My patience with Sunny (indigenous to South Africa) has been bolstered because of the arrival of Drake, and what a fine specimen he is. According to http://bioref.lastdragon.org/Magnoliophytina/Drosera.html Drosera anglica is, “still very locally common in western Scotland.” but whilst it is less common in England it can still be found. Drosera anglica can be found on Dartmoor. https://data.nbn.org.uk/Taxa/NBNSYS0000146364 He hasn’t quite been here a week yet but he looks like he’s gonna do fine.
Venus & Aphro
I noticed on Thursday night that Venus’s back right trap had closed again. I have read somewhere that traps can only close four times before they then die. I am sad to say that this back right trap has now begun to turn black meaning that Venus will now be left with a single trap. As the poor dear is so busy busting out that flower I am nervous as to what will happen. After much deliberation about whether to remove the flower and flower stalk I decided that Venus was too far along for it to make much difference. We will have to see what happens when she awakes from dormancy next year as I doubt that I will see any new trap growth this year. The arrival of Aphro, who is more your London street kid (raised in the rough tough world of B&Q with all those curious children poking her) than farm lad from Suffolk, has put into sharp focus how underdeveloped Venus actually is. I will be keeping a sharp eye out for that flower stalk should it appear on Aphro.

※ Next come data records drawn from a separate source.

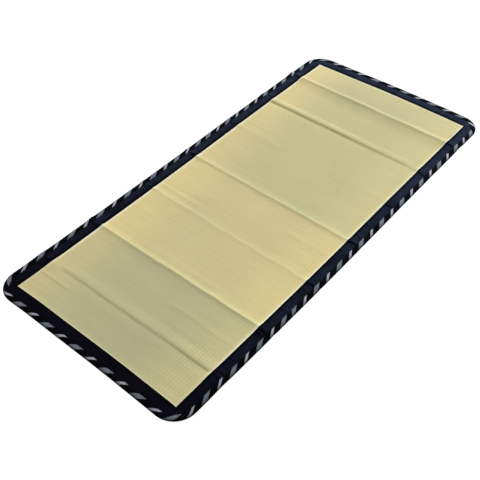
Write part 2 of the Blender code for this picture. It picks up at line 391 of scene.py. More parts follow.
def growing_steps(reach):
    """Distances from a crest up to reach, close together at first."""
    places = [0.0]
    step = CREST_STEP
    while places[-1] + 1.5 * step < reach:
        places.append(places[-1] + step)
        step = min(step * STEP_GROWTH, FLAT_STEP)
    return places + [reach]


def evenly(start, end, step):
    """Values from start to end, both included, about a step apart."""
    count = max(1, round(abs(end - start) / step))
    return [blend(start, end, k / count) for k in range(count + 1)]


def fine_rows():
    """The rows of the grid, as y at the left and y at the right."""
    edge = HALF_LENGTH - FINE_EDGE
    rows = [(-edge, -edge)]
    for left_y, right_y, _, _, _, near, far, _ in FOLDS:
        offsets = [-p for p in reversed(growing_steps(near))] + growing_steps(far)[1:]
        here = [(left_y + p, right_y + p) for p in offsets]
        last, first = rows[-1], here[0]
        shares = evenly(0, 1, FLAT_STEP / max(FLAT_STEP, first[0] - last[0]))
        rows += [(blend(last[0], first[0], t), blend(last[1], first[1], t)) for t in shares[1:-1]]
        rows += here
    last = rows[-1]
    shares = evenly(0, 1, FLAT_STEP / (edge - last[0]))
    return rows + [(blend(last[0], edge, t), blend(last[1], edge, t)) for t in shares[1:]]


def with_edge_lines(places, inner):
    """Adds lines close to the border, where the sheet swells up beside the cloth."""
    extra = [inner - inset for inset in EDGE_LINES]
    kept = [p for p in places if abs(p) < inner - EDGE_LINES[-1] - 1]
    ends = [-places[-1]] + [-p for p in extra] + kept
    return sorted(ends + extra + [places[-1]])


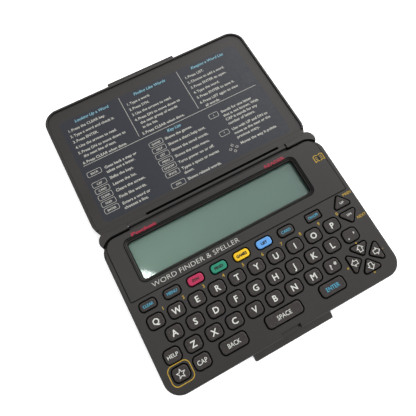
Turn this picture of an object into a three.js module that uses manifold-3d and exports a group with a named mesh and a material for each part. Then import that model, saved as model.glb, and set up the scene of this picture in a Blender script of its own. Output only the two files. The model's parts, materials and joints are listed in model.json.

Another point of interest is that Sunny’s one remaining trap has now turned completely red, inside and out. When she was first received, her traps were red on the inside but green on the inside, much like Aphro’s are now. This is most likely to have been caused by the sun and indicates that there has been a lot of direct sunlight on that South Eastern facing window sill in the last two weeks.
Cass and Aggy (The Moroccan Twin Sisters)
Despite being crowded by the spreading Pitch, these two are still going strong. Haven’t watered these two at all merely leaving it up to the rain to water them naturally. There are still some signs of slug attack, and I had indeed tidied the ladies up before this photo was taken, removing the holier or mankier leaves but they’ve branched out well and there are good signs like a bumper crop (or at least enough mint for a pot of tea) is still on the cards
I am absolutely petrified of over-watering this plant. When the leaves curl up this indicates that the plant is not getting enough water and although the plant came with one leave already curled, so far the others have not curled up at all. Good drainage, good drainage, good drainage was the mantra from all the advice I read and something that I have not got with the plant in an external ceramic pot. For this reason I have added no water to the pot at all but have misted the leaves about three times this week. My plan is to follow this pattern until those leaves start curling up. Reckon I need a moisture meter. After my previous disaster I will be gutted if this plant dies.
Am similarly petrified of over watering Hulk and although the advice says that he might like a little more water than the average cactus it states that “Plants are regularly watered and allowed to dry before watering again. Regular watering helps to keep the leaves from dropping” http://www.plantandflowerinfo.com/sansevieria/sansevieria.html
Let this be my guide, I’m not going to water him until his leaves look like they might drop off so that I can work out how often I need to water him.
One week in, Snake looks okay (but so did the first Calathea in the bathroom spot after a week). The plant has a thick rhizome that allows it to store water for a long time and the advice states tbat, “It will survive in lower light provided it is allowed to dry“, blanketly advising that one should, “Always err on the side of less water with this plant.” http://www.plantandflowerinfo.com/sansevieria/sansevieria.html
As Snake is in a dark and often highly moist environment (when someone has a shower) I have reasoned that I am not going to water him at all, hoping that the moisture from the shower will be enough, with periods of drying out in between. Fingers crossed that this strategy will work. Another of my plants that will also benefit from use of a moisture meter.
The advice states that the plant should be watered regularly, “when soil dries about an inch down into the pot or ground. … [The Plant is] very drought tolerant … [and is] susceptible to overwatering … err on the side of not watering.” http://thepalmroom.wordpress.com/plant-care-discussion-forum/kalanchoe-thrysiflora-kalanchoe-luciae/
I was under the impression that succulents did not need much water and this plant has also not been watered for the first week. I intend to water this chap when I water Hulk particularly as they are in similar positions in the kitchen. Need to find this little sucker a permanent home though.